Academic background
- Alma mater: University of Otago, University of Otago

Academic work
- Institutions: University of Otago, University of Kansas
- Doctoral students: Rhiannon Braund, Vanda Symon

= Natalie Hughes =

New Zealand pharmaceutical scientist

Natalie June Hughes, also known as Natalie Medlicott and Natalie Hughes-Medlicott, is a New Zealand pharmaceutical scientist, and is a full professor at the University of Otago.

==Academic career==

Hughes gained a Bachelor of Pharmacy at the University of Otago, and worked as a clinical tutor at the university and at Dunedin Hospital while completing her PhD. Her doctoral thesis was titled Controlled delivery of Chlorhexidine for the treatment of periodontal diseases at the University of Otago.

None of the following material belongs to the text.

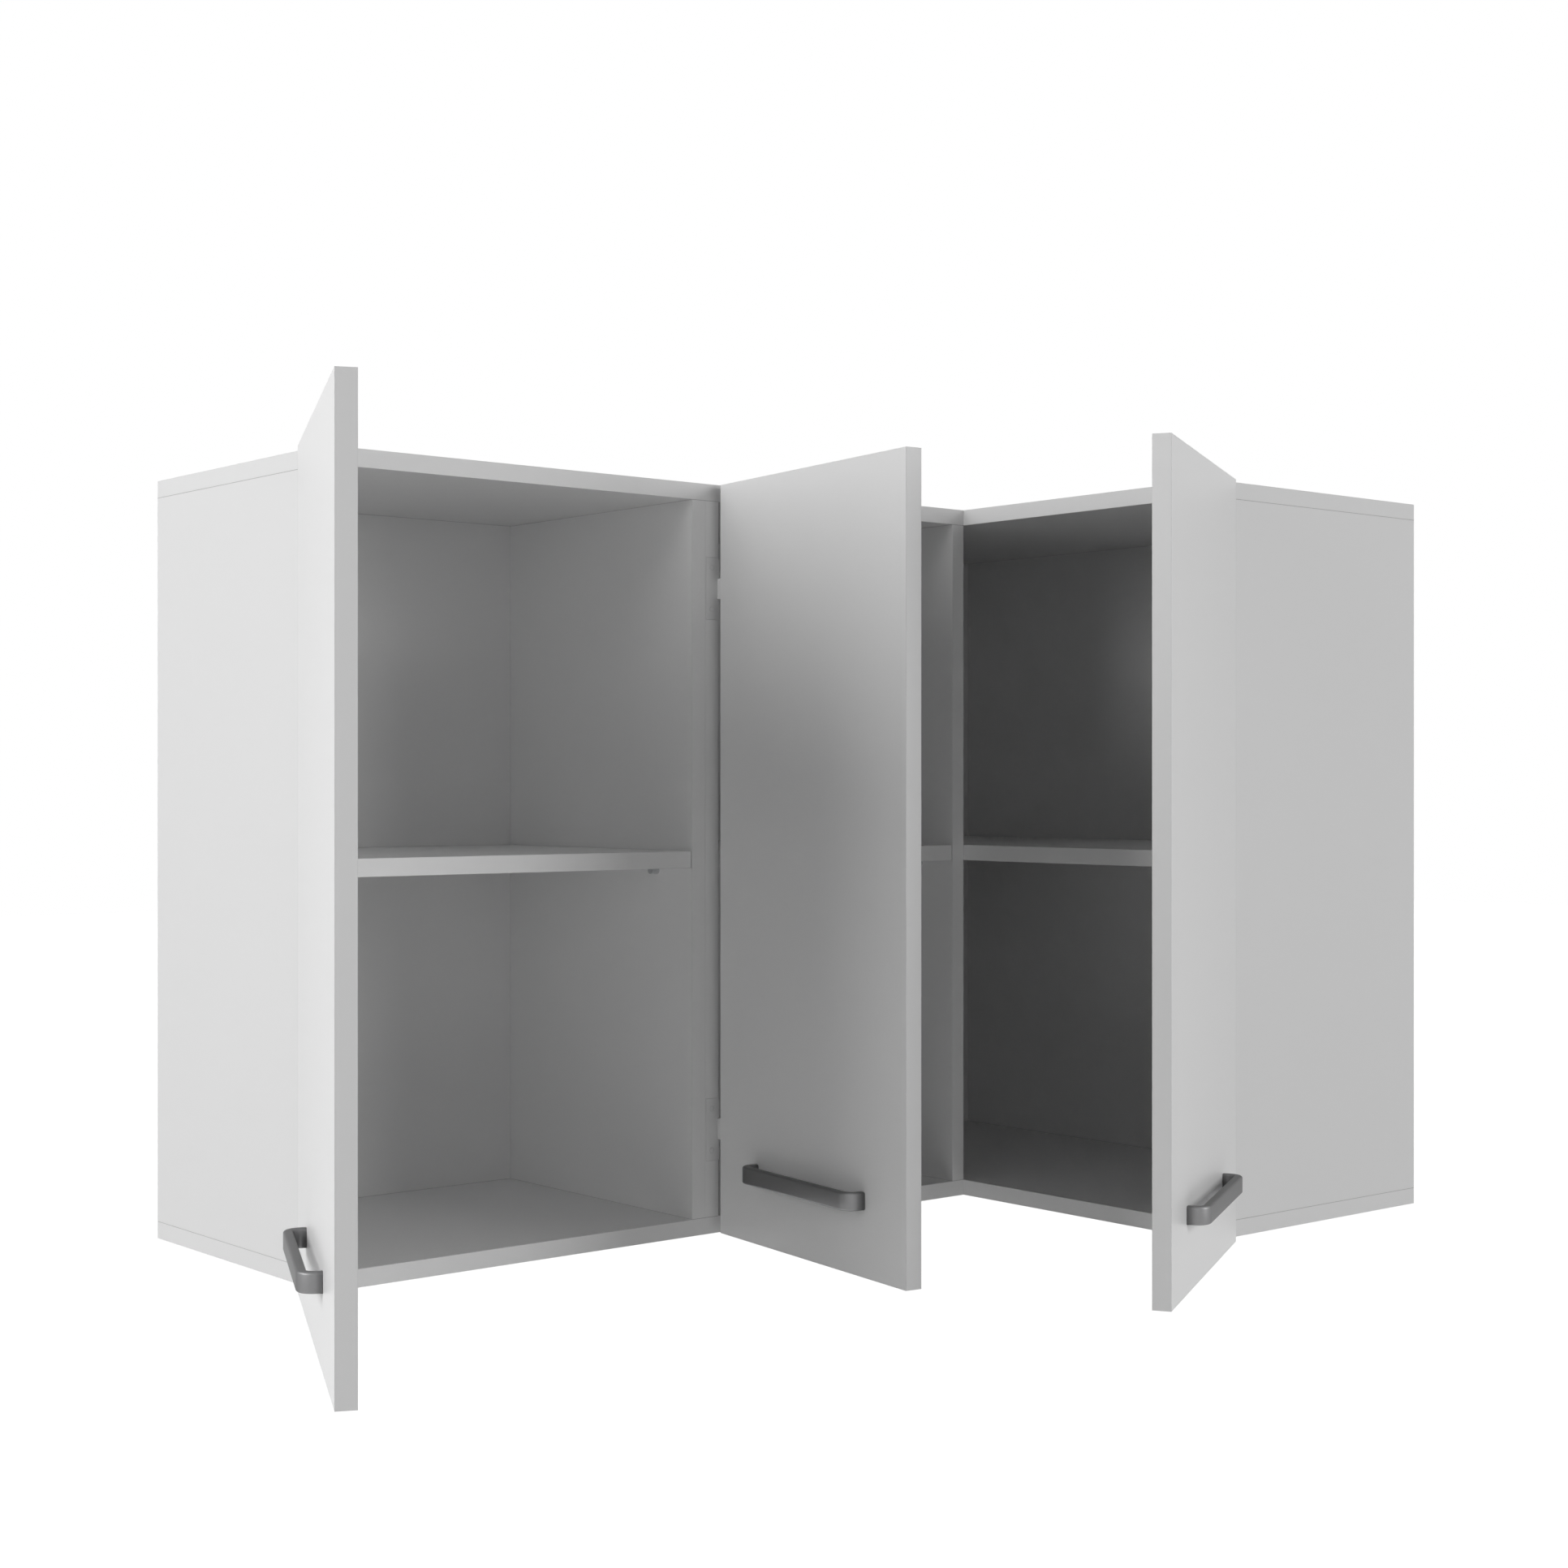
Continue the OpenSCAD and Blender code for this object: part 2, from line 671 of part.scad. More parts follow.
// Hinges
module frame_leaves_left() {
    color("gainsboro") left_axis() at_hinges() end_frame_leaf();
}
module frame_leaves_middle() {
    color("gainsboro") middle_axis() at_hinges() middle_frame_leaf();
}
module frame_leaves_right() {
    color("gainsboro") right_axis() at_hinges() end_frame_leaf();
}
module door_leaves_left() {
    color("gainsboro") left_pose() at_hinges() end_door_leaf();
}
module door_leaves_middle() {
    color("gainsboro") middle_pose() at_hinges() middle_door_leaf();
}
module door_leaves_right() {
    color("gainsboro") right_pose() at_hinges() end_door_leaf();
}
module hinge_pins_left() {
    color("silver") left_axis() at_hinges() hinge_pin();
}
module hinge_pins_middle() {
    color("silver") middle_axis() at_hinges() hinge_pin();
}
module hinge_pins_right() {
    color("silver") right_axis() at_hinges() hinge_pin();
}
module frame_leaf_screws() {
    color("silver") {
        left_axis() at_hinges() end_leaf_screws();
        middle_axis() at_hinges() middle_frame_leaf_screws();
        right_axis() at_hinges() end_leaf_screws();
    }
}
module leaf_screws_left() {
    color("silver") left_pose() at_hinges() end_door_leaf_screws();
}
module leaf_screws_middle() {
    color("silver") middle_pose() at_hinges() middle_door_leaf_screws();
}
module leaf_screws_right() {
    color("silver") right_pose() at_hinges() end_door_leaf_screws();
}

top_panel_left();
top_panel_right();
bottom_panel_left();
bottom_panel_right();
left_end_panel();
divider_left_board();
divider();
corner_partition();
right_end_panel();
back_panel_left();
back_panel_right();
shelf_left();
shelf_middle();
shelf_right();
shelf_pins();
frame_screws();
seam_dowels();
hanger_plates();
hanger_screws();
door_left();
door_middle();
door_right();
handle_left();
handle_middle();
handle_right();
handle_screws_left();
handle_screws_middle();
handle_screws_right();
frame_leaves_left();
frame_leaves_middle();
frame_leaves_right();
door_leaves_left();
door_leaves_middle();
door_leaves_right();
hinge_pins_left();
hinge_pins_middle();
hinge_pins_right();
frame_leaf_screws();
leaf_screws_left();
leaf_screws_middle();
leaf_screws_right();
bumpers_left();
bumpers_middle();
bumpers_right();
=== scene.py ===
import json
import math

import bmesh
import bpy
from mathutils import Matrix, Vector


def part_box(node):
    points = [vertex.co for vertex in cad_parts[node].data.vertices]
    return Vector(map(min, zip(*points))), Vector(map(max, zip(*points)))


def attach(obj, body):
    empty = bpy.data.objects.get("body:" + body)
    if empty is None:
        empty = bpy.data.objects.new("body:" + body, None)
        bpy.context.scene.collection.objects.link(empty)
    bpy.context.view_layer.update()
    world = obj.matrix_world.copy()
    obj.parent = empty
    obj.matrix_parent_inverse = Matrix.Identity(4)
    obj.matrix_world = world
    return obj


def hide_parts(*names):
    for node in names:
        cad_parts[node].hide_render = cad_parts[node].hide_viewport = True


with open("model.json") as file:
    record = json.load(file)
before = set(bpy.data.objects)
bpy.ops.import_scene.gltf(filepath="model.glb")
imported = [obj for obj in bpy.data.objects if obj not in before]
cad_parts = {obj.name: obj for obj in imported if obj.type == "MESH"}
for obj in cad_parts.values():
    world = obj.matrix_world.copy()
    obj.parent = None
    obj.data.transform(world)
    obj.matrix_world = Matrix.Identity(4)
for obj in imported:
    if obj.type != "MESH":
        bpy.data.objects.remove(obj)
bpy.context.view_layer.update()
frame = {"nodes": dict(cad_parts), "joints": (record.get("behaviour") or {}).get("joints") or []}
nodes = frame["nodes"]

# Carcass boards
# The upright boards and the top and bottom panels are 16 mm chipboard faced with white melamine paper.
# Their sawn edges are covered with glued edge strips, and dark hairlines show where two boards meet.
BOARD_WHITE = (0.88, 0.88, 0.88)
BOARD_ROUGH = 0.42
BOARD_SHINE = 0.4
ROUGH_SPREAD = 0.04
PRESS_SCALE = 950.0
PRESS_DEPTH = 0.00002
PRESS_STRENGTH = 0.12
CLOUD_SCALE = 5.0
CLOUD_AMOUNT = 0.05
CLOUD_TONE = 0.93
STRIP_WIDTH = 0.0012
STRIP_SHARE = 0.35
STRIP_TONE = 0.90
SEAM_REACH = 0.00025
SEAM_TONE = 0.60
EDGE_RADIUS = 0.0007
EDGE_SAMPLES = 6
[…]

After postdoctoral research at the University of Kansas, where she researched anti-cancer drugs, Hughes returned to New Zealand to join the faculty of the University of Otago, rising to full professor in 2022. She is head of clinical pharmacy and associate dean of undergraduate studies, and was deputy dean.

Hughes's research covers pharmaceutical formulation and drug delivery. Hughes and her students have researched delivery of drugs to neonates, the use of ketamine for treatment-resistant anxiety, treatment for wound-healing in dentistry, and the formulation of a saliva replacement for dry-mouth conditions. She has also commented in the media on controversial changes to publicly-funded epilepsy drugs.

== Awards ==
Hughes's research on a new treatment for severe pain was awarded the University of Otago's 2017 translational research grant, allowing Hughes and collaborators Paul Glue and Ailsa McGregor to trial the treatment in human patients.

Hughes was awarded the Best Collaboration Award in the 2019 Health Research Excellence Awards. The award was made for a collaboration between Hughes, Lisa Kremer, David Reith, Roland Broadbent, Liza Edmonds, Frances McCaffrey and Mary–Jane Sime, on a controlled trial on drug administration to neonates.